Auty's appeal to the most backward and narrow-minded layers in society is a diversion. The central issue is not whether the art on display is anti-religious, offends Christians, Aborigines or anyone else but the democratic right of anyone to view the exhibition and make up their own mind about the merit or otherwise of the work on display. NGA director Brian Kennedy, Arts Minister Richard Alston and rightwing Christian pressure groups are entitled to hold any opinion they choose about Sensation or other exhibitions; they cannot be allowed to prevent artists, students and working people from all walks of life from viewing the exhibition and forming their own views.

While one or two critics and gallery directors or owners have politely opposed the NGA decision none have explained its artistic and political implications.

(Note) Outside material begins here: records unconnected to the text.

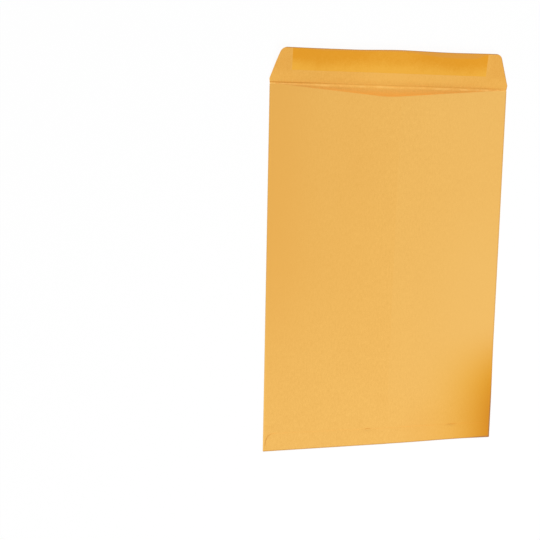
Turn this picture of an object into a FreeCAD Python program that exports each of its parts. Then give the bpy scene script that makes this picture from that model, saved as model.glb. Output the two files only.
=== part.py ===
import FreeCAD, Part
import math
import os

# Kraft open-end catalogue envelope, lying on its face panel with the seam side up and the
# gummed flap open. Millimetres, +Z up, +Y from the bottom fold towards the flap. The origin
# is the centre of the overall box, on the surface that the envelope lies on.

# The sheet and the body that it is folded into
PAPER = 0.15  # caliper of the kraft sheet
BODY_WIDTH = 254.0  # side fold to side fold
BODY_HEIGHT = 381.0  # bottom fold to flap crease
FOLD_GAP = 0.3  # air left between two layers beside a fold

# The two back panels, which overlap in a glued centre seam and stand off the face at the mouth
SEAM_OVERLAP = 15.0
MOUTH_GAP = 8.5  # rise of the back panels at the middle of the mouth

# The mouth: the back panels stop short of the crease and are cut to a shallow V
NECK_HEIGHT = 1.5  # bare face panel between the back panels' top edge and the crease
THROAT_INSET = 10.0  # straight edge left beside each side fold
THROAT_DEPTH = 10.1  # from that edge to where the two slanted cuts would meet
THROAT_RADIUS = 140.0  # rounding where they do meet

# The bottom flap, folded up over the back panels and glued down
BOTTOM_FLAP_HEIGHT = 17.5
BOTTOM_FLAP_INSET = 0.8  # its ends, in from the side folds at the bottom fold
BOTTOM_FLAP_TAPER = 12.0  # degrees that its ends lean in
BOTTOM_FLAP_RADIUS = 9.0

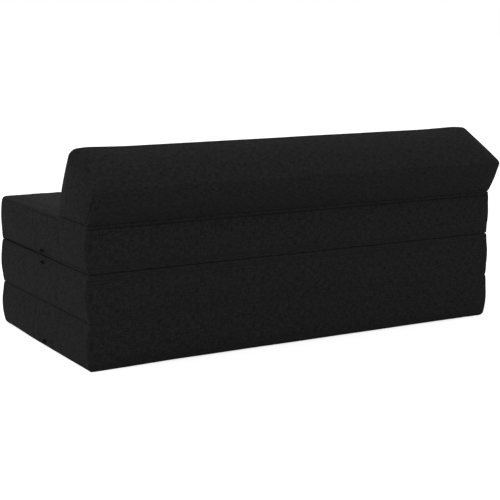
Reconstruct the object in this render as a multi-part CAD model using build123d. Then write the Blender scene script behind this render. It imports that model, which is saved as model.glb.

The Museum of Contemporary Art in Sydney, one of the country's leading contempory art museums has not issued a statement and no protests have been organised by any of the leading figures in Australia's contemporary art scene to raise the alarm about this attack on democratic rights.

The decision to axe Sensation comes in the wake of an increasing number of attacks in Australia on artistic freedom. In October 1997, the National Gallery of Victoria closed down an exhibition by American photographer Andres Serrano, whose photograph "Piss Christ" became the subject of physical and verbal attacks by right-wing Christian groups.

Last year two films were banned—Pasolini's Salo and the documentary Sick: The life and death of Bob Flanagan—Supermasochist —whilst this year witnessed an attempt by Liberal MP Trish Draper, backed by several other government MPs to have the movie Lolita banned from Australian cinemas.

The NGA's decision to axe the Sensation exhibition has set a dangerous precedent, one that strengthens the most bigotted and backward layers in society. The faceless figures that lobbied behind the scenes to axe the show have achieved their aims without having to mount a public campaign or to justify their attack on artistic freedom and democratic rights.